Administrators believe Pop Brixton’s assets (the shipping containers on site and some outstanding debtors) amount to just £85,000.

From this, an upfront administration fee of £67,000 and a secured loan of £25,000 must be paid. Which means the other 54 creditors will get absolutely nothing.

According to the administrators, the leases with the existing occupiers of the shipping containers have been awarded to the new operators of Pop Brixton.

Pop Brixton’s creditors are owed £1.2m. The big losers are HMRC, who are owed £471,000.

As well as not paying rent to Lambeth council for the land Pop Brixton is on, Pop Brixton also owes Lambeth council over £109,000 in business rates.

So not only have the council not made any money from Pop Brixton, they are actively losing it. Utilities and security companies also have unpaid bills that are close to £100,000 each.

Given Pop Brixton’s much-lauded efforts to market itself as a community-based company, it’s particularly galling to see the number of small, local businesses they’ve turned over.

Urban Growth, a community interest group that creates urban green spaces such as Brixton Orchard, is owed £10,800. There are more examples like this.

In 2020, Brixton Buzz reported that Pop Brixton had been awarded a £220,000 Arts Council grant, making the rather false claim that it was a cultural venue.

So it’s especially disturbing to see the number of companies and people in the entertainment industry that have been dismantled.

Victims include the Performing Rights Society, who are owed nearly £5,000, a record company, an event production company and two DJs who are owed £150 and £1,200 respectively.

While Pop Brixton will go to the wall, Lambeth council recently granted a new lease on the site to MS Bars (Brixton) Ltd. MS Bars are owned by Pop Community Ltd, who also own Pop Brixton.

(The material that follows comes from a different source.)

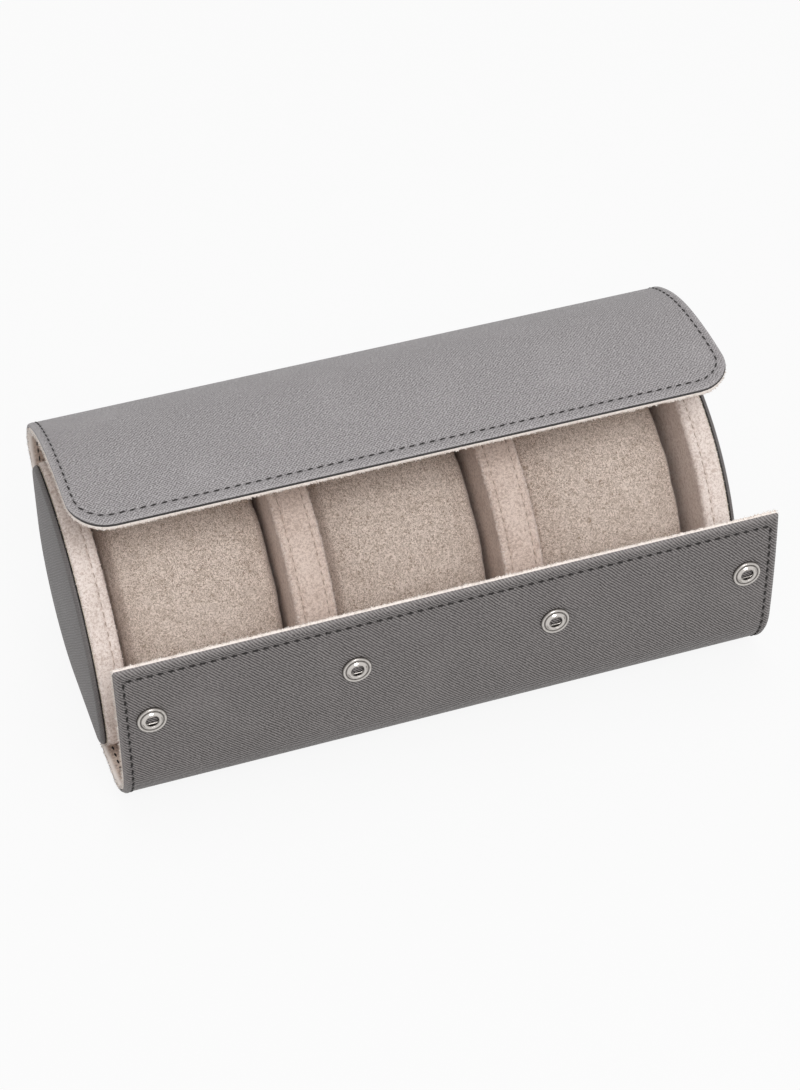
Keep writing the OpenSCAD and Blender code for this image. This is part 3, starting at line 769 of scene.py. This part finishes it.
def wall_spots(x, lift=0.3):
    """Stitches over the wall's top and down its front"""
    first = total(body_runs[:2]) + 4
    last = body_len - 9
    spots = []
    count = round((last - first) / wall_stitch_pitch)
    for k in range(count):
        y, z, heading = along(body_start, body_runs, first + (last - first) * (k + 0.5) / count)
        y, z = y - lift * math.sin(heading), z + lift * math.cos(heading)
        spots.append(((x / 1000, (y + shift) / 1000, z / 1000),
                      Vector((0.06, math.cos(heading), math.sin(heading))), off_face(heading)))
    return spots


wall_suede = suede("wall_suede", srgb("fbefe8"), srgb("cfbdb3"), 0.0008, 0.35)
# The dividers' suede is the walls' suede made darker: painted shade, for the lid's shade over them.
divider_suede = suede("divider_suede", srgb("f2e1d6"), srgb("c2aca0"), 0.0008, 0.35)
pale_thread = thread_material("beige_thread", srgb("b9a798"), srgb("86766a"))


def edge_tufts(x, side):
    """Tufts of nap that stand out of a wall's edge, over its top and down its front"""
    first, last = total(body_runs[:2]) - 2, body_len - 4
    spots = []
    for k in range(round((last - first) / wall_tuft_pitch)):
        y, z, heading = along(body_start, body_runs, first + (k + chance.random()) * wall_tuft_pitch)
        inset = wall_edge_r * chance.uniform(0.1, 0.9)
        swing = chance.uniform(-0.9, 0.9)
        point = ((x - side * (wall_edge_r - inset) * 0.35) / 1000,
                 (y - inset * math.sin(heading) + shift) / 1000,
                 (z + inset * math.cos(heading)) / 1000)
        spots.append((point, Vector((side, math.cos(heading) * swing, math.sin(heading) * swing)),
                      off_face(heading), chance.uniform(0.5, 1.3)))
    return spots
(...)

It seems wrong that Pop Brixton can leave behind a trail of unpaid debts and the Pop community and Lambeth council simply carry on as if nothing has happened.

At the very least, Lambeth should have extracted more concessions from Pop Community before handing them another lease.

How about paying the £109,000 in business rates they owe Lambeth for a start?

But of course it all comes down to politics. Nobody on Lambeth council would let Pop Brixton off the hook completely.

After all the political capital that the New Labor group at City Hall has invested in this Third Way project, it is too embarrassing for them to admit that it has all gone pear-shaped.